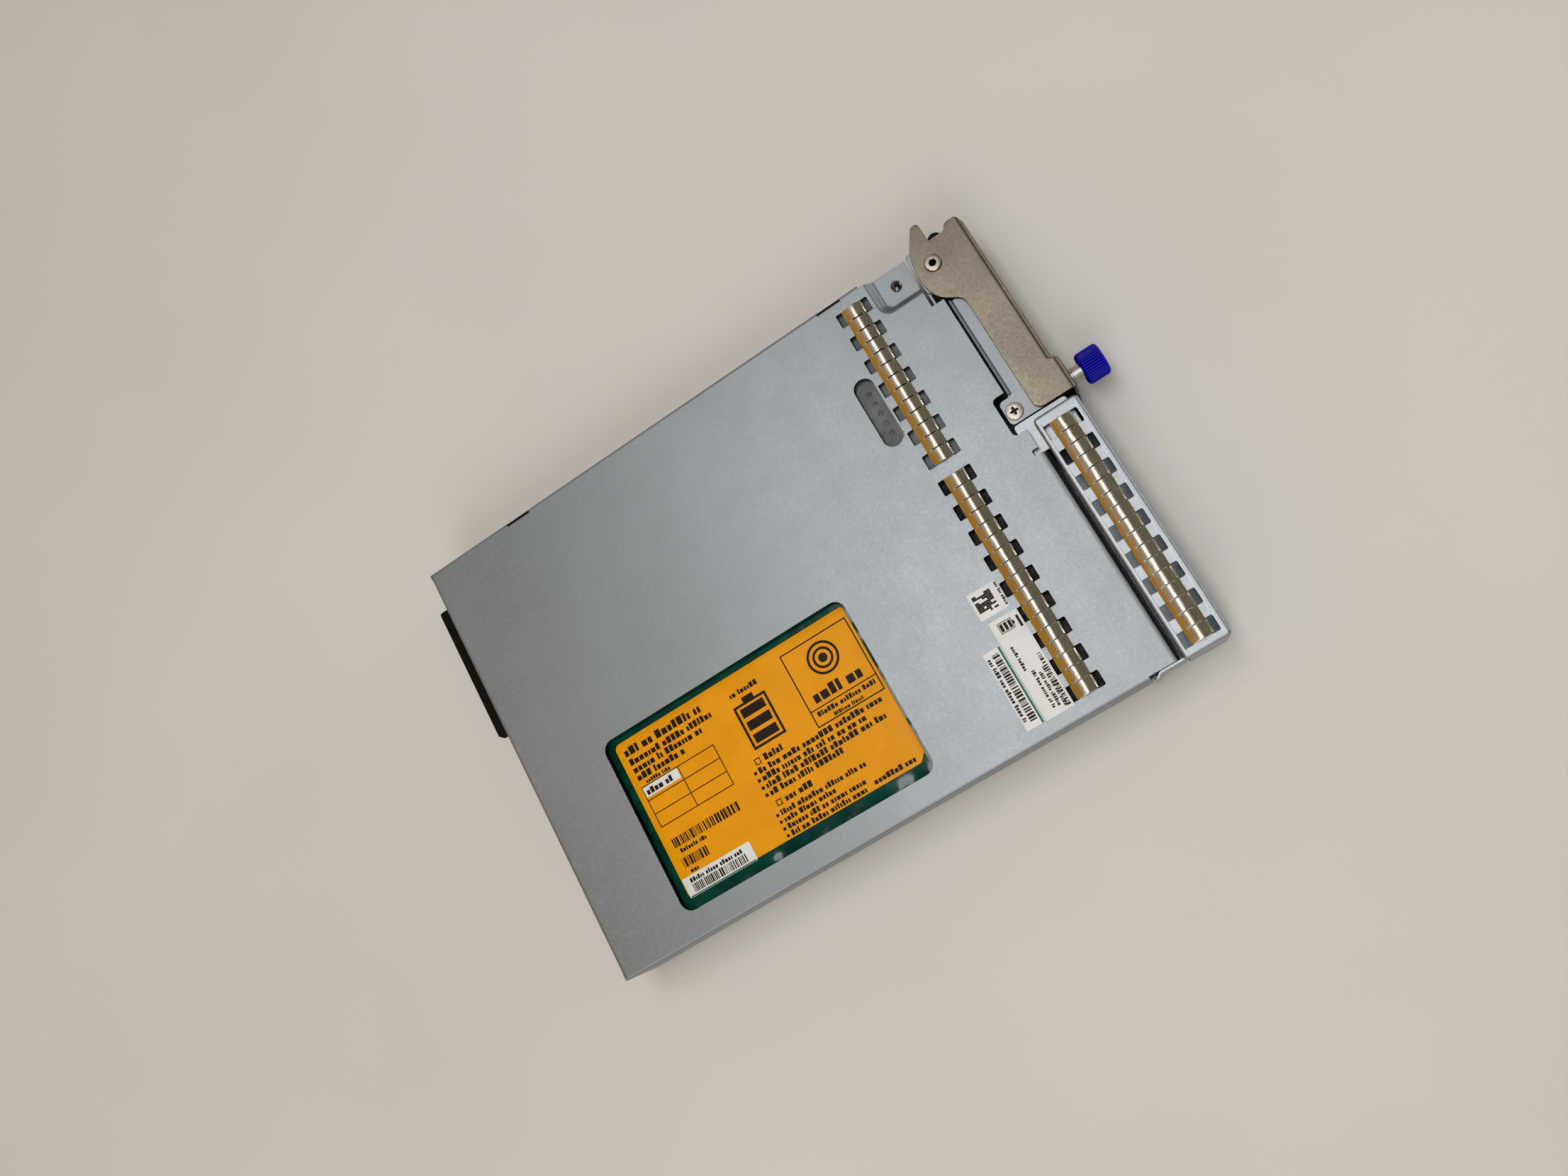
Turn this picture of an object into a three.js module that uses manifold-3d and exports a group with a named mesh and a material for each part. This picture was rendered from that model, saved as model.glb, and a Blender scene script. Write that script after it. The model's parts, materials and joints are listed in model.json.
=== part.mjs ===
// A plug-in battery canister for a rack storage controller, as separate sheet-metal, lever and
// battery parts. Millimetres. +X points from the rear connector to the front thumbscrew, +Z up,
// +Y towards the lever's pivot. The origin is the centre of the housing's bottom face.
import * as THREE from "three";
import { mergeVertices } from "three/addons/utils/BufferGeometryUtils.js";
import Module from "manifold-3d";

const wasm = await Module();
wasm.setup();

// ---- Driving dimensions ----

// Housing
const LENGTH = 224;
const WIDTH = 159;
const HEIGHT = 25;
const SHEET = 1;
const GAP = 0.3;
const FRONT = LENGTH / 2;
const SIDE = WIDTH / 2;
const SEAM = 20.5; // height where the cover's short flanges meet the tray's walls

// Steps of the front edge, from the bezel side to the pivot side
const COVER_FRONT = 92.9;
const PAD_FRONT = 88.4;
const PAD_SIDE = 78.2;
const PAD_STEP = 71.3;
const POCKET_Y = 58.4;
const NOTCH_X = 88.3;
const NOTCH_Y = [6.6, 20.7];
const SLIT = { x: [90.5, 97], y: [-2.2, -0.2] };
const TONGUE_X = 84;
const TONGUE_CUT = 1.2;
const BEND = { reach: 2.2, drop: 3.6 };

// Pressed-in corner pad that the lever's claw swings over
const PAD = { x: 73.2, y: 63.9, depth: 2.6, slope: [3.4, 3], outerR: 4.5, innerR: 2.2 };

// Battery window and viewing slot
const WINDOW = { x: [-82.4, 14.2], y: [-70.5, -7.4], r: 4 };
const SLOT = { x: 55.9, y: [25.2, 51], r: 3.5 };
const EDGE_SLOTS = [[-76.6, -67], [55.1, 64.2]];
const SIDE_BOSSES = [[-36.4, -17, 0.15], [54.2, 73.6, 0.5]];

// Finger gaskets
const FINGER = 4.75;
const STRIP_HALF = 3.75;
const STRIP_RISE = 1.3;
const STRIP_SKIN = 0.3;
const SLIT_WIDTH = 0.35;
const SLIT_HALF = 1.8;
const CLIP = { inner: 3.15, outer: 5.9, length: 5.1 };
const UPPER_STRIP = { x: 66.2, top: 74.2, fingers: 13 };
const LOWER_STRIP = { x: 66.2, top: 7.1, fingers: 17 };
const BEZEL_STRIP = { x: 103.2, top: 4.2, fingers: 17 };

// Front bezel
const BEZEL = { x: [95.6, 111.4], y: [-SIDE, 8.2], r: 1.5 };
const FLANGE_Z = 22.4; // top face of the sunk plates: pad floor, bracket and bezel flange
const LOUVRE = { width: 8, proud: 0.5, height: 4.2, rows: [8.2, 18.4] };

// Lever, its bracket and its pivot
const PIVOT = { x: 96.1, y: 71.2 };
const PIVOT_R = 2;
const PIVOT_HOLE = 2.3;
const LEVER_SHEET = 1.2;
const LEVER_TOP = FLANGE_Z + GAP + LEVER_SHEET;
const LEVER_REAR = 98.6;
const LEVER_FRONT = 111.3;
const LEVER_END = 10.5;
const TAB = { front: 113.1, top: 22.5 };
const WALL_X = 103.4; // front face of the bracket's upright
const CORNER_SCREW = { x: 82.2, y: 72.2 };
const TAB_SCREW = { x: 92.7, y: 14.4 };

// Captive thumbscrew, on an axis along X
const SCREW = { y: 16.5, z: HEIGHT / 2, r: 1.5, tip: 103.9, end: 124.6 };
const KNOB = { x: [117.4, 125.3], r: 5.5, bore: 3.05, floor: 124, chamfer: 0.8 };
const FERRULE = { r: 2.75, spigot: 2.2, bore: 1.8, back: 109.2, tip: 117.8 };

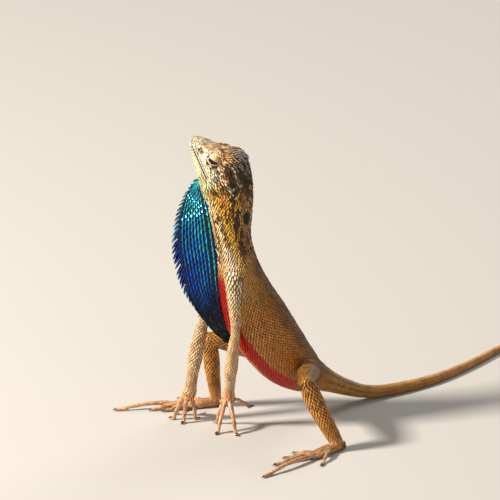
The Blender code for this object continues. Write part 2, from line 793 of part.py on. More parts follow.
def floor_cutter():
    """Box under the floor, for the flats that the hands and feet stand on."""
    reach, depth = 60.0, 4.0
    corners = [(x, y, z) for x in (-reach, reach) for y in (-reach, reach) for z in (-depth, 0.0)]
    faces = [(0, 1, 3, 2), (4, 6, 7, 5), (0, 4, 5, 1), (2, 3, 7, 6), (0, 2, 6, 4), (1, 5, 7, 3)]
    return make_object("floor_cutter", corners, faces)


def arm_nodes(label, rows, fingers):
    frames = ring_frames(blend_rows(rows, 2), ARM_ACROSS)
    elbow, wrist = 2 * ELBOW_ROW, 2 * WRIST_ROW
    upper = tube("upper_arm_" + label, frames[:elbow + 1], ARM_SIDES, end="flat")
    apply_boolean(upper, "DIFFERENCE", grown_body())
    fore = tube("forearm_" + label, frames[elbow:wrist + 1], ARM_SIDES, start="flat", end="flat")
    hand = tube("hand_" + label, frames[wrist:], ARM_SIDES, start="flat")
    palm = Vector(rows[-1][:3])
    digits = []
    for x, y, z, thickness in fingers:
        tip = Vector((x, y, z))
        away = tip - palm
        away.z = 0.0
        root = palm + away.normalized() * FINGER_ROOT_OUT + Vector((0.0, 0.0, FINGER_ROOT_UP))
        digits.append(digit(root, tip, thickness, FINGER_SIDES, FINGER_LAID))
    apply_boolean(hand, "UNION", digits, "MANIFOLD")
    apply_boolean(hand, "DIFFERENCE", [floor_cutter()])
    return [upper, fore, hand]


def leg_nodes(label, thigh_rows, shin_rows, sole_rows, toes, side_sign):
    run = Vector(thigh_rows[-1][:3]) - Vector(thigh_rows[0][:3])
    across = run.cross(Vector((0.0, 0.0, 1.0))).normalized()
    thigh_frames = ring_frames(blend_rows(thigh_rows, 2), across)
    thigh = tube("thigh_" + label, thigh_frames, ARM_SIDES)
    apply_boolean(thigh, "DIFFERENCE", grown_body())
    shin_frames = ring_frames(blend_rows(shin_rows, 2), across)
    shin = tube("shin_" + label, shin_frames, ARM_SIDES)
    apply_boolean(shin, "DIFFERENCE", [tube("cutter", thigh_frames, ARM_SIDES, GAP)])
    flat = Vector((side_sign, 0.0, 0.0))
    sole_frames = ring_frames(blend_rows(sole_rows, 2), flat)
    foot = tube("foot_" + label, sole_frames, ARM_SIDES)
    front = sole_frames[-1]
    digits = []
    for place, behind, (x, y, z, thickness) in zip(TOE_ROOTS, TOE_ROOTS_BACK, toes):
        root = front[0] + front[1] * place - front[3] * behind
        tip = Vector((x, y, z))
        digits.append(digit(root, tip, thickness, TOE_SIDES, TOE_LAID))
    apply_boolean(foot, "UNION", digits, "MANIFOLD")
    apply_boolean(foot, "DIFFERENCE", [tube("cutter", shin_frames, ARM_SIDES, GAP), floor_cutter()])
    return [thigh, shin, foot]


# Assembly


def settle(items):
    """Moves everything so that the bottom centre of the whole is the origin."""
    corners = [v.co for item in items for v in item.data.vertices]
    low = Vector([min(c[i] for c in corners) for i in range(3)])
    high = Vector([max(c[i] for c in corners) for i in range(3)])
    shift = Vector(((low.x + high.x) / 2, (low.y + high.y) / 2, low.z))
    for item in items:
        for vertex in item.data.vertices:
            vertex.co -= shift


def main():
    clear_scene()
    skin = make_material("scaled_skin", (0.55, 0.38, 0.2), 0.6)
    fan_skin = make_material("fan_skin", (0.02, 0.2, 0.6), 0.4)
    eye = make_material("eye_surface", (0.03, 0.02, 0.015), 0.1)
    skinned = [head_node()] + body_nodes()
    skinned += arm_nodes("left", ARM_LEFT, FINGERS_LEFT)
    skinned += arm_nodes("right", ARM_RIGHT, FINGERS_RIGHT)
    skinned += leg_nodes("left", THIGH_LEFT, SHIN_LEFT, SOLE_LEFT, TOES_LEFT, 1)
    skinned += leg_nodes("right", THIGH_RIGHT, SHIN_RIGHT, SOLE_RIGHT, TOES_RIGHT, -1)
    eyes = [eye_node("eye_left", 1), eye_node("eye_right", -1)]
    fan = [fan_node()]
    for group, material in ((skinned, skin), (eyes, eye), (fan, fan_skin)):
        for item in group:
            finish_node(item, material)
    settle(skinned + eyes + fan)


main()
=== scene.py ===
# Superb fan-throated lizard, adult male in display posture: skin, scales, eyes, claws and fan.
# Sizes in this file are millimetres in the body's own measures, and SHIFT moves them to the frame.

import math

import bmesh
import bpy
import numpy as np
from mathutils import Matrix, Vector, noise
from mathutils.bvhtree import BVHTree
from mathutils.kdtree import KDTree


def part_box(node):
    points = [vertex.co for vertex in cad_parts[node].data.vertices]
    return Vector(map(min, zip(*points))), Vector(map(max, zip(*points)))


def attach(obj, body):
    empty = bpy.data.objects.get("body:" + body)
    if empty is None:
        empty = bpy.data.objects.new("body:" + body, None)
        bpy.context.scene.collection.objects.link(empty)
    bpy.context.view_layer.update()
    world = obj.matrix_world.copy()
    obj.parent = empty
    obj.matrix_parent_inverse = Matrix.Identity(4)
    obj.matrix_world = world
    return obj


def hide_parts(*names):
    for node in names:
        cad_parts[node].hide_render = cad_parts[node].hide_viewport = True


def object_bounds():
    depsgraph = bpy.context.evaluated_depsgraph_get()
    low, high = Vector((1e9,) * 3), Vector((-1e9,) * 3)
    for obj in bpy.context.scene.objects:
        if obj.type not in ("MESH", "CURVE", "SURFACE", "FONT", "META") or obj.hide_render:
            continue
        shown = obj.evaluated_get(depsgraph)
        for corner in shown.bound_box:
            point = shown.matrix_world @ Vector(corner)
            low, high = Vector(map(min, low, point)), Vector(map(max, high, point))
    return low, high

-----

> [EXERCISE OBJECTIVE] Take the lines from the start of the records through the line holding "const SEAM = 20.5;", both included, and please print them exactly, with nothing else.

> [RESULT OF THE EXERCISE]
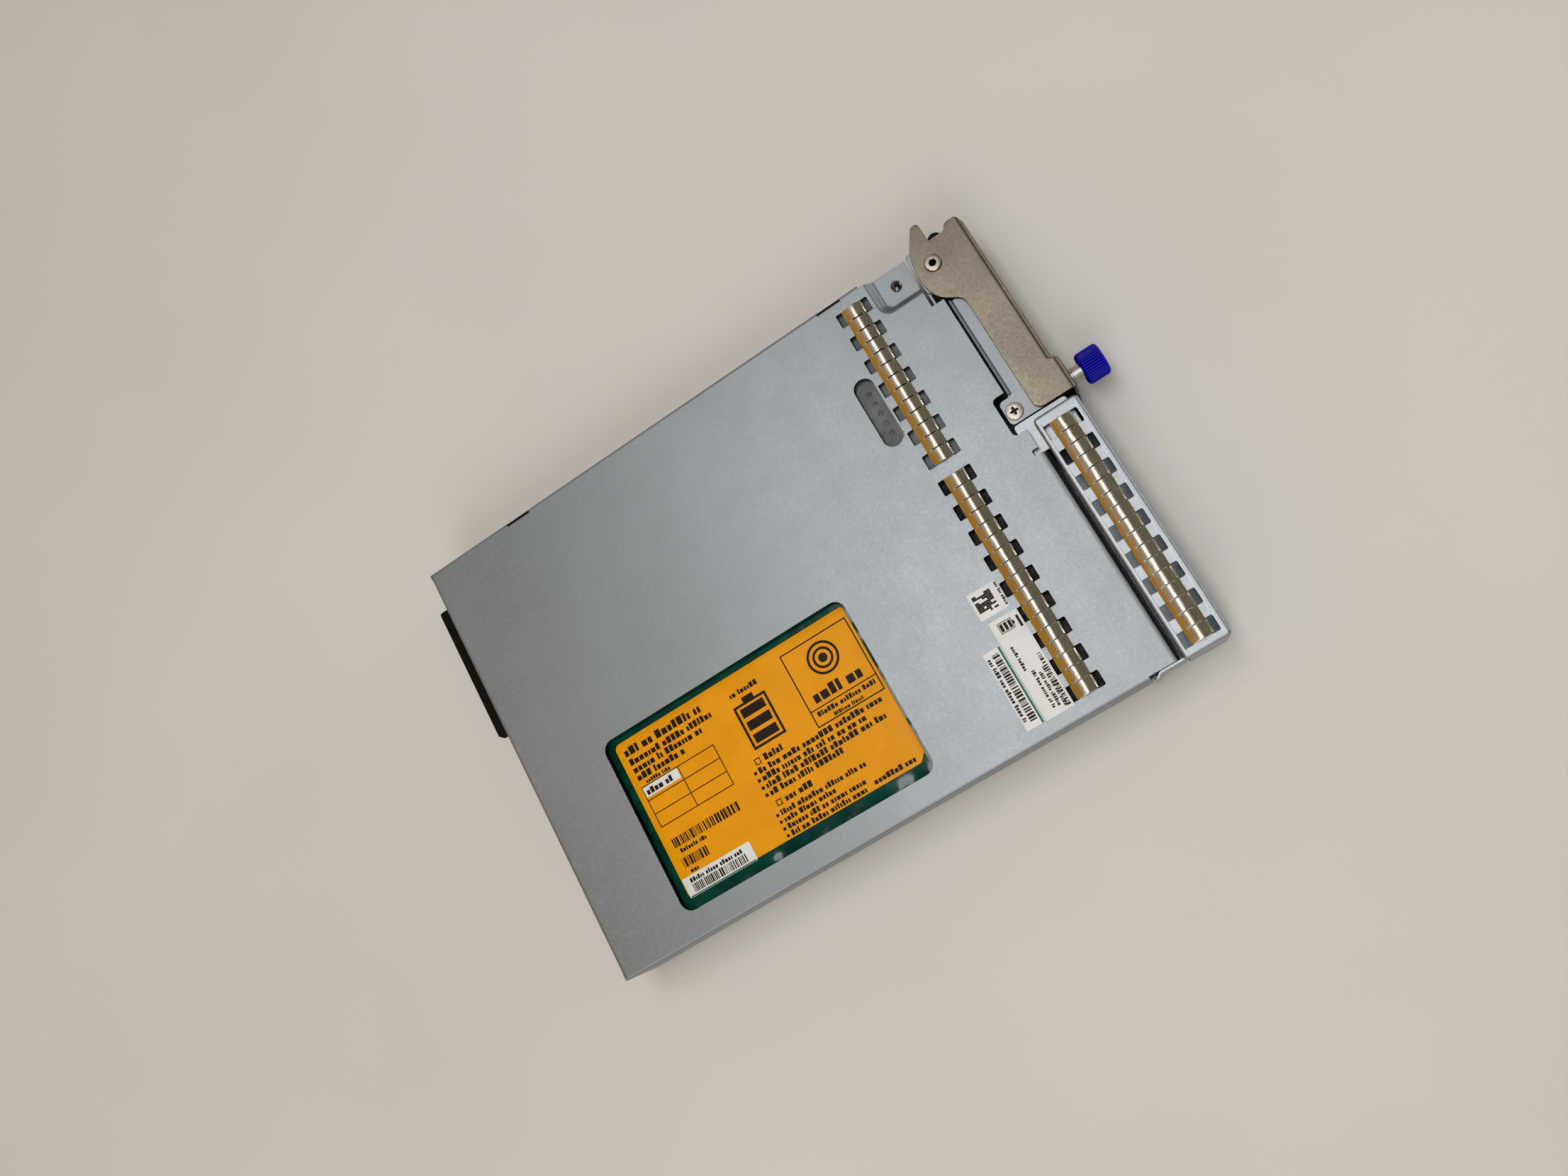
Turn this picture of an object into a three.js module that uses manifold-3d and exports a group with a named mesh and a material for each part. This picture was rendered from that model, saved as model.glb, and a Blender scene script. Write that script after it. The model's parts, materials and joints are listed in model.json.
=== part.mjs ===
// A plug-in battery canister for a rack storage controller, as separate sheet-metal, lever and
// battery parts. Millimetres. +X points from the rear connector to the front thumbscrew, +Z up,
// +Y towards the lever's pivot. The origin is the centre of the housing's bottom face.
import * as THREE from "three";
import { mergeVertices } from "three/addons/utils/BufferGeometryUtils.js";
import Module from "manifold-3d";

const wasm = await Module();
wasm.setup();

// ---- Driving dimensions ----

// Housing
const LENGTH = 224;
const WIDTH = 159;
const HEIGHT = 25;
const SHEET = 1;
const GAP = 0.3;
const FRONT = LENGTH / 2;
const SIDE = WIDTH / 2;
const SEAM = 20.5; // height where the cover's short flanges meet the tray's walls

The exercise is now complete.